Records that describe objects
Start
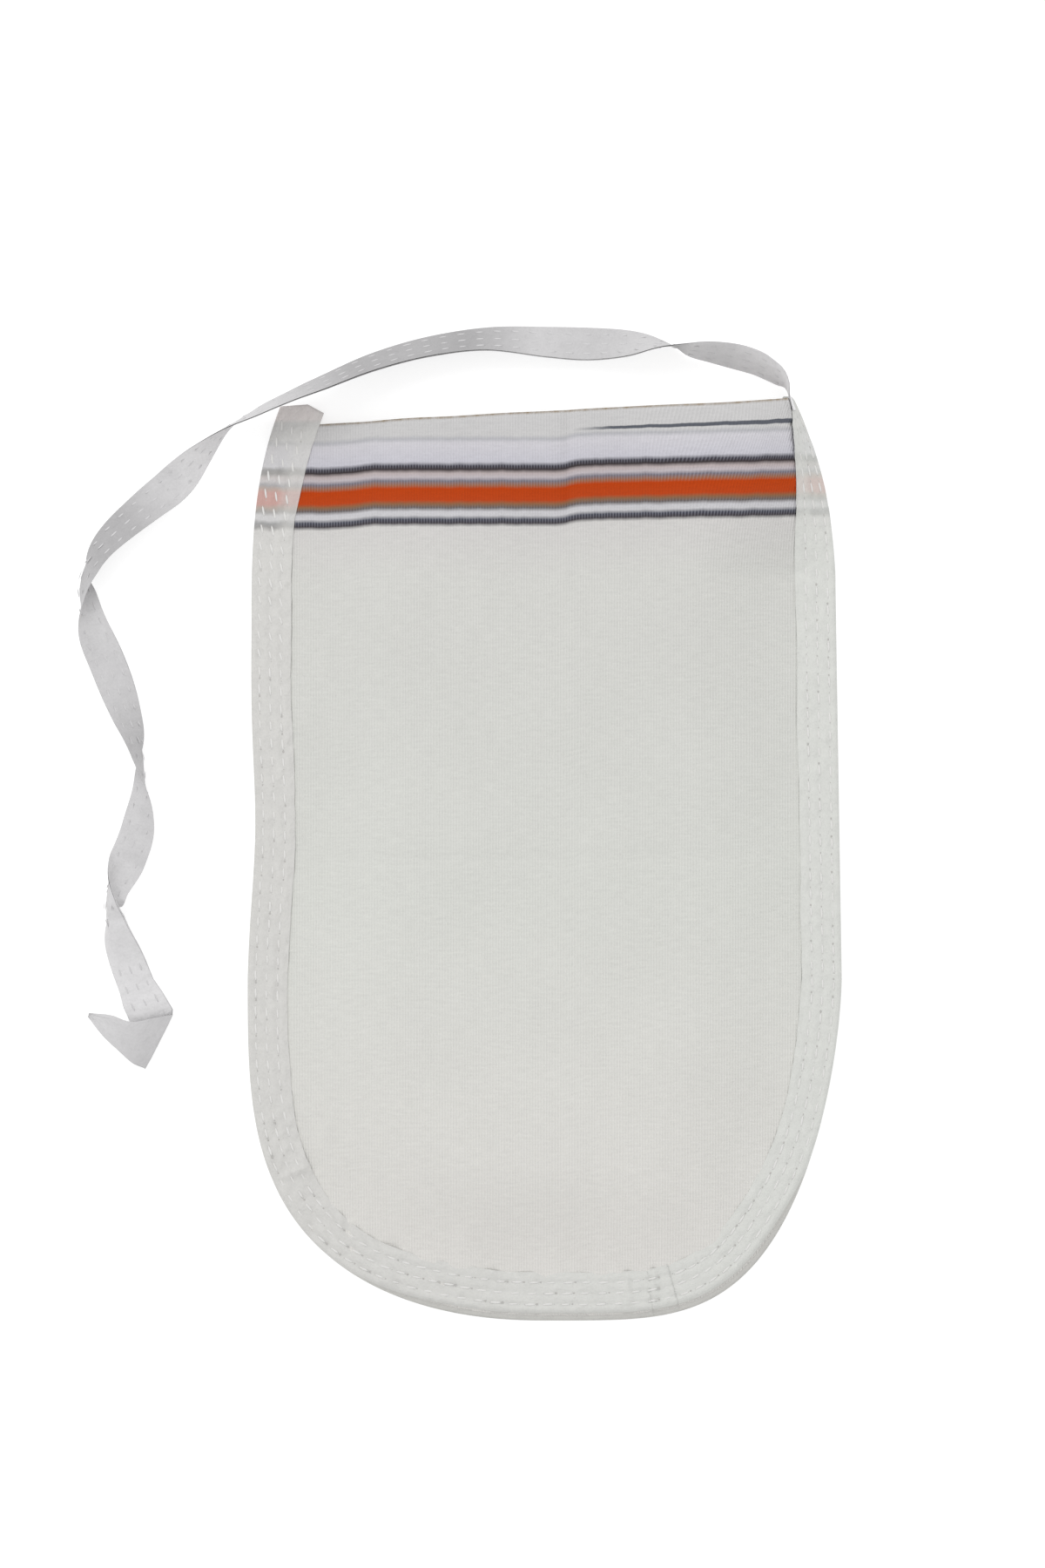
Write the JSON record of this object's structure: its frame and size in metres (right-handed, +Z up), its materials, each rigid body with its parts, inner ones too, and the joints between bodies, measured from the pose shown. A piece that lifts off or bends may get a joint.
{
  "type": "woven bath mitt",
  "caption": "Flat woven exfoliating bath mitt: an open pouch of striped cloth bound round its edge with folded tape that runs on as a long free hanging strap.",
  "frame": {"origin": "centre of the base of the sewn pouch, on the table it lies on, without the free strap", "axes": "+Z up out of the striped front panel, +Y from the closed round end to the open mouth, +X to the side where the strap leaves"},
  "size_m": [0.1984, 0.2554, 0.0133],
  "materials": {
    "panel_cloth": "coarse ribbed weave, matt, off-white with coloured stripes near the mouth",
    "binding_tape": "thin translucent white tape, matt, slightly crumpled",
    "sewing_thread": "white twisted thread, faint sheen"
  },
  "bodies": {
    "mitt": {"back_panel": "panel_cloth", "front_panel": "panel_cloth", "binding_left": "binding_tape", "binding_right": "binding_tape", "needle_thread_outer": "sewing_thread", "needle_thread_middle": "sewing_thread", "needle_thread_inner": "sewing_thread", "bobbin_thread_outer": "sewing_thread", "bobbin_thread_middle": "sewing_thread", "bobbin_thread_inner": "sewing_thread"},
    "strap": {"strap": "binding_tape"}
  },
  "joints": [
    {"name": "strap_swing", "type": "hinge", "parent": "mitt", "child": "strap", "pos_m": [0.0619, 0.1205, 0.005], "axis": [0, 0, 1], "range_deg": [-150, 0]}
  ]
}
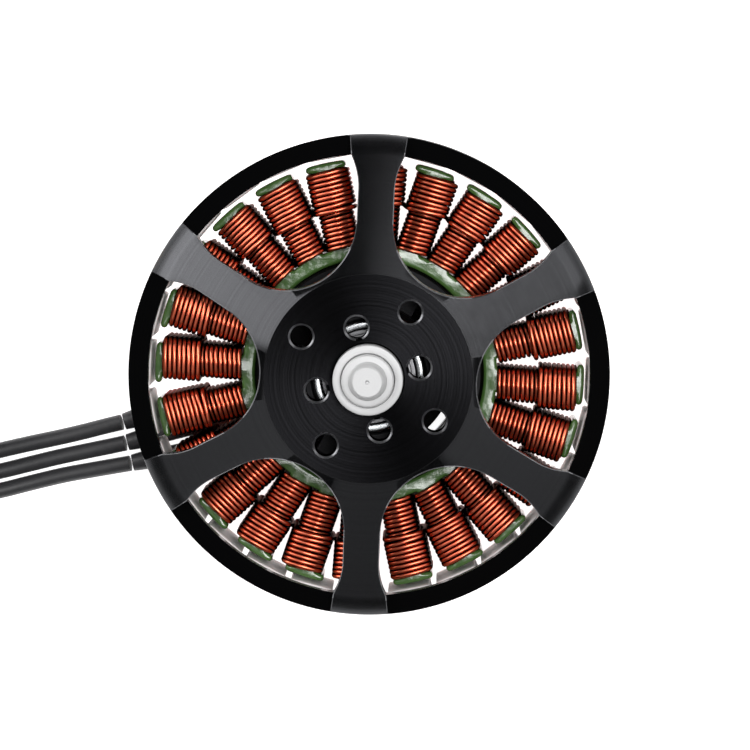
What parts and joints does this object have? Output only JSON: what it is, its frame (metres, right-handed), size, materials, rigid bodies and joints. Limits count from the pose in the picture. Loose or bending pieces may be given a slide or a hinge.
{
  "type": "brushless outrunner motor",
  "caption": "Flat brushless outrunner motor: a black spoked bell with a central shaft turns round a copper-wound stator on a mounting base, with coiled leads.",
  "frame": {"origin": "on the spin axis, at the flat underside of the mounting base", "axes": "+Z along the shaft towards its free end; +X and +Y across the motor, and the leads leave towards -X"},
  "size_m": [0.1151, 0.0719, 0.032],
  "materials": {
    "anodised_bell": "black anodised, fine turned marks",
    "anodised_base": "black anodised, satin",
    "ring_steel": "black, satin",
    "magnet_nickel": "nickel plated",
    "core_epoxy": "glossy green epoxy coat",
    "copper_enamel": "orange-red enamelled copper wire, glossy",
    "machined_steel": "turned bright steel",
    "bearing_steel": "ground steel",
    "shield_steel": "pressed steel",
    "lead_silicone": "matt black silicone",
    "shrink_sleeve": "dark heat-shrink sleeve",
    "connector_gold": "gold plated",
    "tie_strap": "black woven strap"
  },
  "bodies": {
    "stator": {"coil_01": "copper_enamel", "coil_02": "copper_enamel", "coil_03": "copper_enamel", "coil_04": "copper_enamel", "coil_05": "copper_enamel", "coil_06": "copper_enamel", "coil_07": "copper_enamel", "coil_08": "copper_enamel", "coil_09": "copper_enamel", "coil_10": "copper_enamel", "coil_11": "copper_enamel", "coil_12": "copper_enamel", "coil_13": "copper_enamel", "coil_14": "copper_enamel", "coil_15": "copper_enamel", "coil_16": "copper_enamel", "coil_17": "copper_enamel", "coil_18": "copper_enamel", "coil_19": "copper_enamel", "coil_20": "copper_enamel", "coil_21": "copper_enamel", "coil_22": "copper_enamel", "coil_23": "copper_enamel", "coil_24": "copper_enamel", "lead_a": "lead_silicone", "lead_a_connector": "connector_gold", "lead_a_sleeve": "shrink_sleeve", "lead_a_tail": "lead_silicone", "lead_b": "lead_silicone", "lead_b_connector": "connector_gold", "lead_b_sleeve": "shrink_sleeve", "lead_b_tail": "lead_silicone", "lead_c": "lead_silicone", "lead_c_connector": "connector_gold", "lead_c_sleeve": "shrink_sleeve", "lead_c_tail": "lead_silicone", "lead_tie": "tie_strap", "lower_bearing_shield_over": "shield_steel", "lower_bearing_shield_under": "shield_steel", "lower_outer_race": "bearing_steel", "mount_base": "anodised_base", "stator_core": "core_epoxy", "upper_bearing_shield_over": "shield_steel", "upper_bearing_shield_under": "shield_steel", "upper_outer_race": "bearing_steel", "wound_leads": "lead_silicone"},
    "rotor": {"rotor_bell": "anodised_bell", "flux_ring": "ring_steel", "magnet_ring": "magnet_nickel", "shaft": "machined_steel", "prop_boss": "machined_steel", "upper_shim": "shield_steel", "lower_shim": "shield_steel", "retaining_clip": "shield_steel", "upper_inner_race": "bearing_steel", "lower_inner_race": "bearing_steel"},
    "upper_cage": {"upper_ball_cage": "bearing_steel"},
    "lower_cage": {"lower_ball_cage": "bearing_steel"}
  },
  "joints": [
    {"name": "rotor_spin", "type": "hinge", "parent": "stator", "child": "rotor", "pos_m": [0, 0, 0.0116], "axis": [0, 0, 1], "continuous": true},
    {"name": "upper_cage_spin", "type": "hinge", "parent": "stator", "child": "upper_cage", "pos_m": [0, 0, 0.019], "axis": [0, 0, 1], "continuous": true},
    {"name": "lower_cage_spin", "type": "hinge", "parent": "stator", "child": "lower_cage", "pos_m": [0, 0, 0.0045], "axis": [0, 0, 1], "continuous": true}
  ],
  "couplings": [
    {"joint": "upper_cage_spin", "follows": "rotor_spin", "ratio": 0.4},
    {"joint": "lower_cage_spin", "follows": "rotor_spin", "ratio": 0.4}
  ]
}
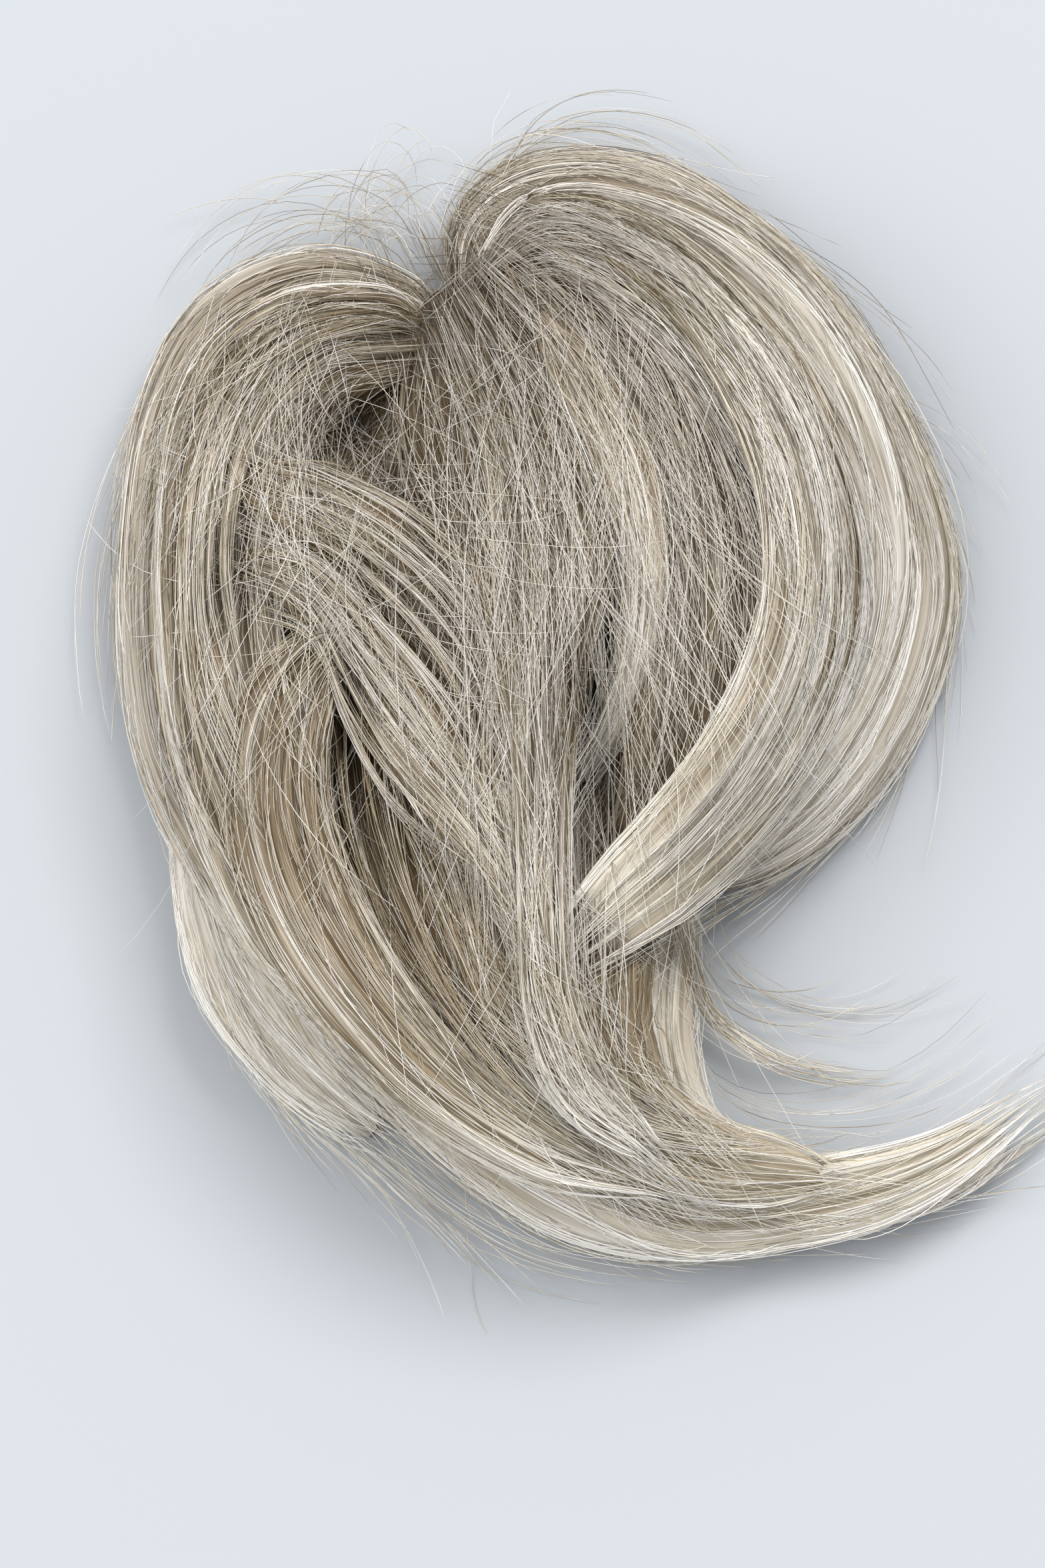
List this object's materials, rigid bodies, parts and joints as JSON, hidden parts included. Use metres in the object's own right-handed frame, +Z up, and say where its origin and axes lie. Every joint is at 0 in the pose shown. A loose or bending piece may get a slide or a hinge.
End
**Aim of the task:** Give an exact repetition of all the material.

**Reply to the exercise:**
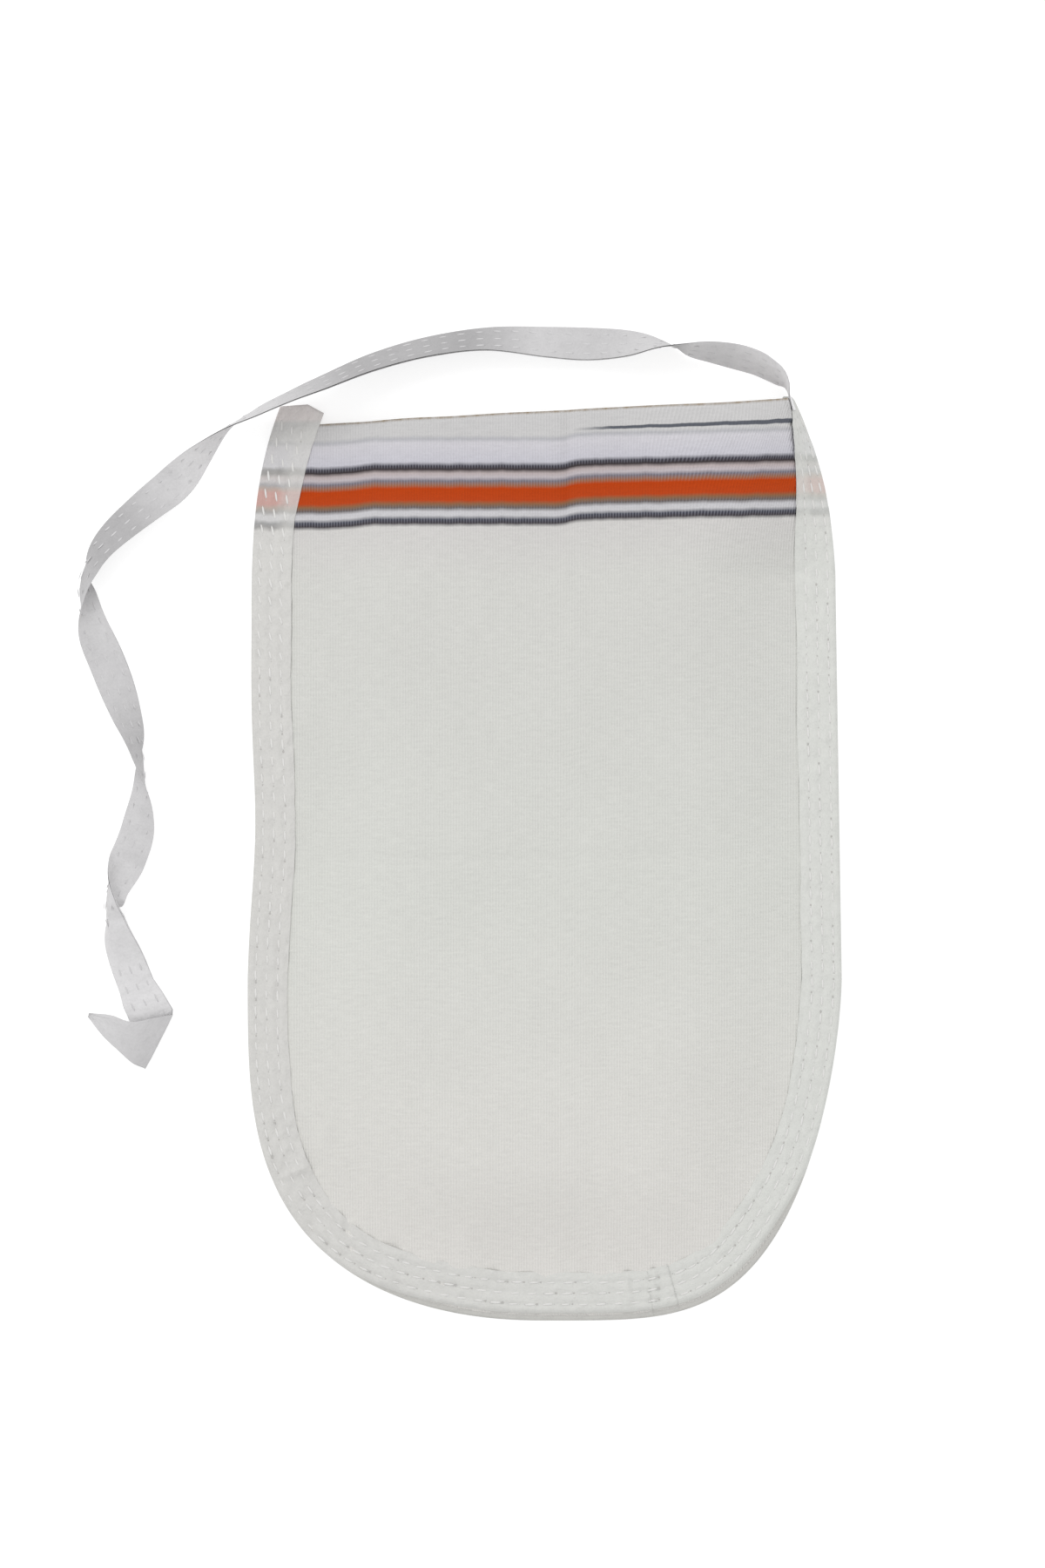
Write the JSON record of this object's structure: its frame and size in metres (right-handed, +Z up), its materials, each rigid body with its parts, inner ones too, and the joints between bodies, measured from the pose shown. A piece that lifts off or bends may get a joint.
{
  "type": "woven bath mitt",
  "caption": "Flat woven exfoliating bath mitt: an open pouch of striped cloth bound round its edge with folded tape that runs on as a long free hanging strap.",
  "frame": {"origin": "centre of the base of the sewn pouch, on the table it lies on, without the free strap", "axes": "+Z up out of the striped front panel, +Y from the closed round end to the open mouth, +X to the side where the strap leaves"},
  "size_m": [0.1984, 0.2554, 0.0133],
  "materials": {
    "panel_cloth": "coarse ribbed weave, matt, off-white with coloured stripes near the mouth",
    "binding_tape": "thin translucent white tape, matt, slightly crumpled",
    "sewing_thread": "white twisted thread, faint sheen"
  },
  "bodies": {
    "mitt": {"back_panel": "panel_cloth", "front_panel": "panel_cloth", "binding_left": "binding_tape", "binding_right": "binding_tape", "needle_thread_outer": "sewing_thread", "needle_thread_middle": "sewing_thread", "needle_thread_inner": "sewing_thread", "bobbin_thread_outer": "sewing_thread", "bobbin_thread_middle": "sewing_thread", "bobbin_thread_inner": "sewing_thread"},
    "strap": {"strap": "binding_tape"}
  },
  "joints": [
    {"name": "strap_swing", "type": "hinge", "parent": "mitt", "child": "strap", "pos_m": [0.0619, 0.1205, 0.005], "axis": [0, 0, 1], "range_deg": [-150, 0]}
  ]
}
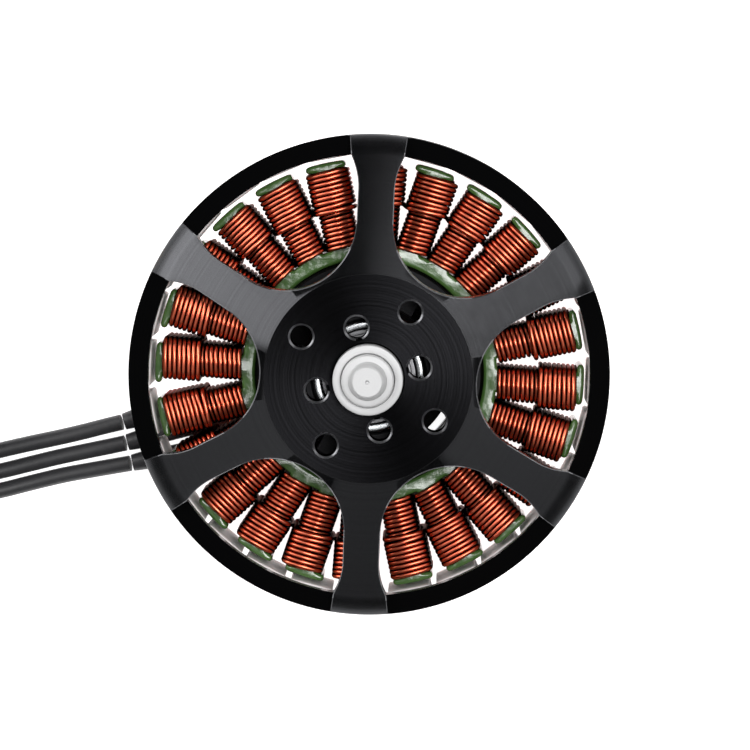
What parts and joints does this object have? Output only JSON: what it is, its frame (metres, right-handed), size, materials, rigid bodies and joints. Limits count from the pose in the picture. Loose or bending pieces may be given a slide or a hinge.
{
  "type": "brushless outrunner motor",
  "caption": "Flat brushless outrunner motor: a black spoked bell with a central shaft turns round a copper-wound stator on a mounting base, with coiled leads.",
  "frame": {"origin": "on the spin axis, at the flat underside of the mounting base", "axes": "+Z along the shaft towards its free end; +X and +Y across the motor, and the leads leave towards -X"},
  "size_m": [0.1151, 0.0719, 0.032],
  "materials": {
    "anodised_bell": "black anodised, fine turned marks",
    "anodised_base": "black anodised, satin",
    "ring_steel": "black, satin",
    "magnet_nickel": "nickel plated",
    "core_epoxy": "glossy green epoxy coat",
    "copper_enamel": "orange-red enamelled copper wire, glossy",
    "machined_steel": "turned bright steel",
    "bearing_steel": "ground steel",
    "shield_steel": "pressed steel",
    "lead_silicone": "matt black silicone",
    "shrink_sleeve": "dark heat-shrink sleeve",
    "connector_gold": "gold plated",
    "tie_strap": "black woven strap"
  },
  "bodies": {
    "stator": {"coil_01": "copper_enamel", "coil_02": "copper_enamel", "coil_03": "copper_enamel", "coil_04": "copper_enamel", "coil_05": "copper_enamel", "coil_06": "copper_enamel", "coil_07": "copper_enamel", "coil_08": "copper_enamel", "coil_09": "copper_enamel", "coil_10": "copper_enamel", "coil_11": "copper_enamel", "coil_12": "copper_enamel", "coil_13": "copper_enamel", "coil_14": "copper_enamel", "coil_15": "copper_enamel", "coil_16": "copper_enamel", "coil_17": "copper_enamel", "coil_18": "copper_enamel", "coil_19": "copper_enamel", "coil_20": "copper_enamel", "coil_21": "copper_enamel", "coil_22": "copper_enamel", "coil_23": "copper_enamel", "coil_24": "copper_enamel", "lead_a": "lead_silicone", "lead_a_connector": "connector_gold", "lead_a_sleeve": "shrink_sleeve", "lead_a_tail": "lead_silicone", "lead_b": "lead_silicone", "lead_b_connector": "connector_gold", "lead_b_sleeve": "shrink_sleeve", "lead_b_tail": "lead_silicone", "lead_c": "lead_silicone", "lead_c_connector": "connector_gold", "lead_c_sleeve": "shrink_sleeve", "lead_c_tail": "lead_silicone", "lead_tie": "tie_strap", "lower_bearing_shield_over": "shield_steel", "lower_bearing_shield_under": "shield_steel", "lower_outer_race": "bearing_steel", "mount_base": "anodised_base", "stator_core": "core_epoxy", "upper_bearing_shield_over": "shield_steel", "upper_bearing_shield_under": "shield_steel", "upper_outer_race": "bearing_steel", "wound_leads": "lead_silicone"},
    "rotor": {"rotor_bell": "anodised_bell", "flux_ring": "ring_steel", "magnet_ring": "magnet_nickel", "shaft": "machined_steel", "prop_boss": "machined_steel", "upper_shim": "shield_steel", "lower_shim": "shield_steel", "retaining_clip": "shield_steel", "upper_inner_race": "bearing_steel", "lower_inner_race": "bearing_steel"},
    "upper_cage": {"upper_ball_cage": "bearing_steel"},
    "lower_cage": {"lower_ball_cage": "bearing_steel"}
  },
  "joints": [
    {"name": "rotor_spin", "type": "hinge", "parent": "stator", "child": "rotor", "pos_m": [0, 0, 0.0116], "axis": [0, 0, 1], "continuous": true},
    {"name": "upper_cage_spin", "type": "hinge", "parent": "stator", "child": "upper_cage", "pos_m": [0, 0, 0.019], "axis": [0, 0, 1], "continuous": true},
    {"name": "lower_cage_spin", "type": "hinge", "parent": "stator", "child": "lower_cage", "pos_m": [0, 0, 0.0045], "axis": [0, 0, 1], "continuous": true}
  ],
  "couplings": [
    {"joint": "upper_cage_spin", "follows": "rotor_spin", "ratio": 0.4},
    {"joint": "lower_cage_spin", "follows": "rotor_spin", "ratio": 0.4}
  ]
}
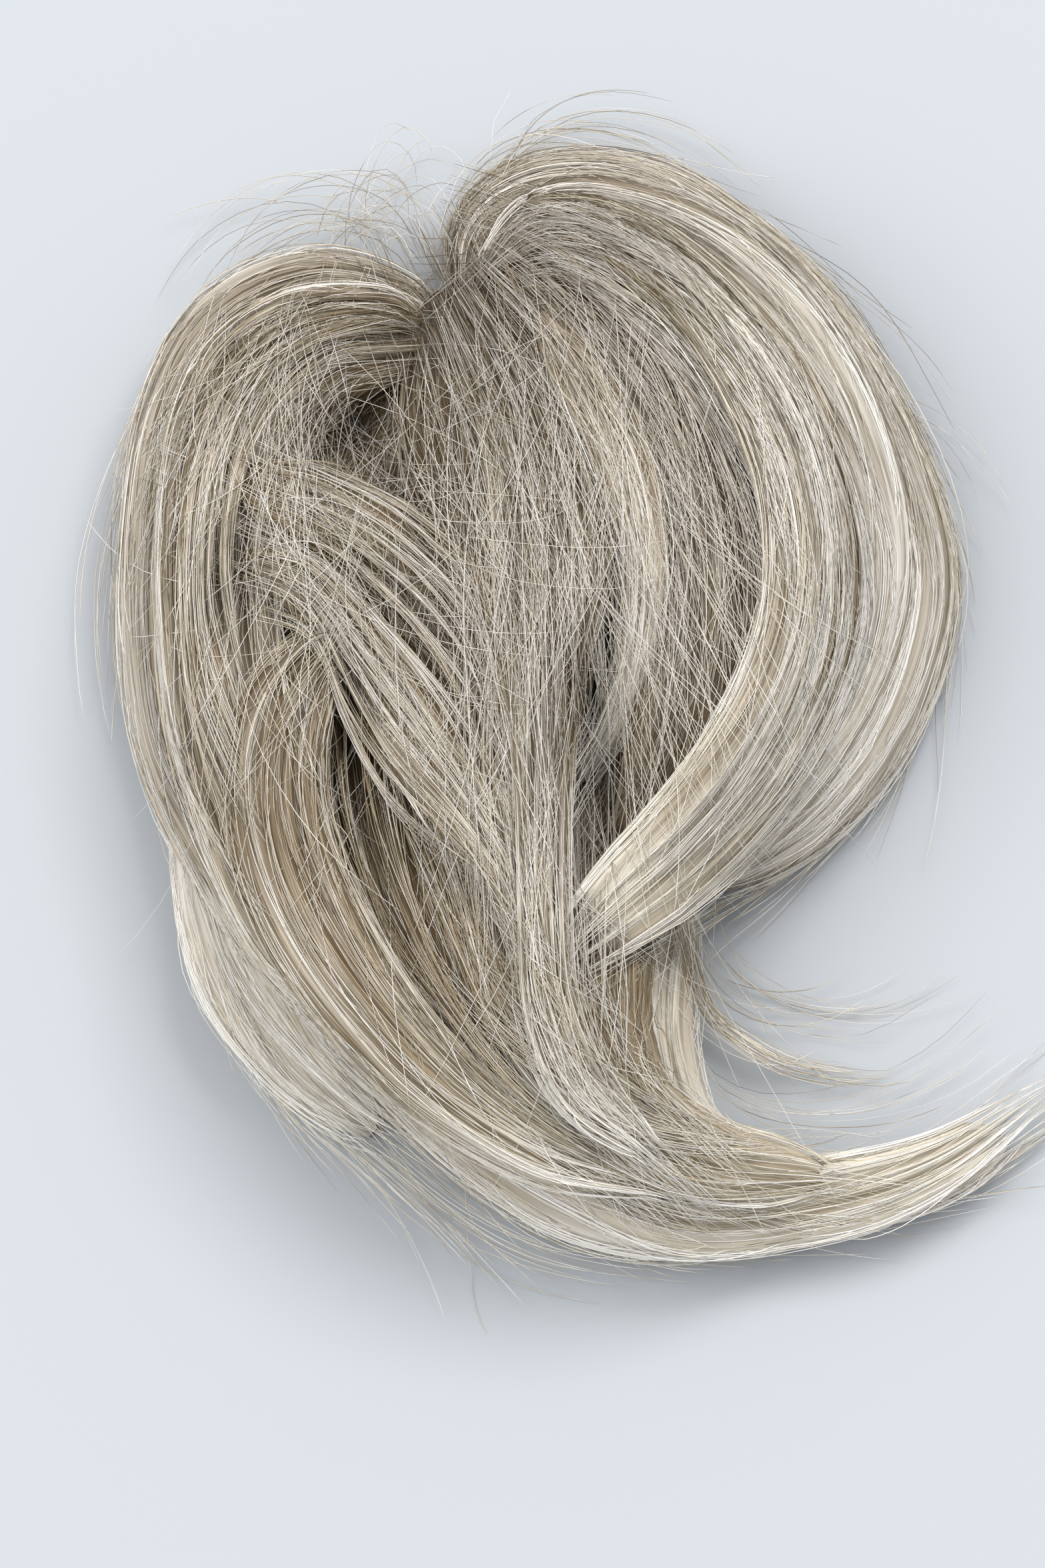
List this object's materials, rigid bodies, parts and joints as JSON, hidden parts included. Use metres in the object's own right-handed frame, +Z up, and say where its origin and axes lie. Every joint is at 0 in the pose shown. A loose or bending piece may get a slide or a hinge.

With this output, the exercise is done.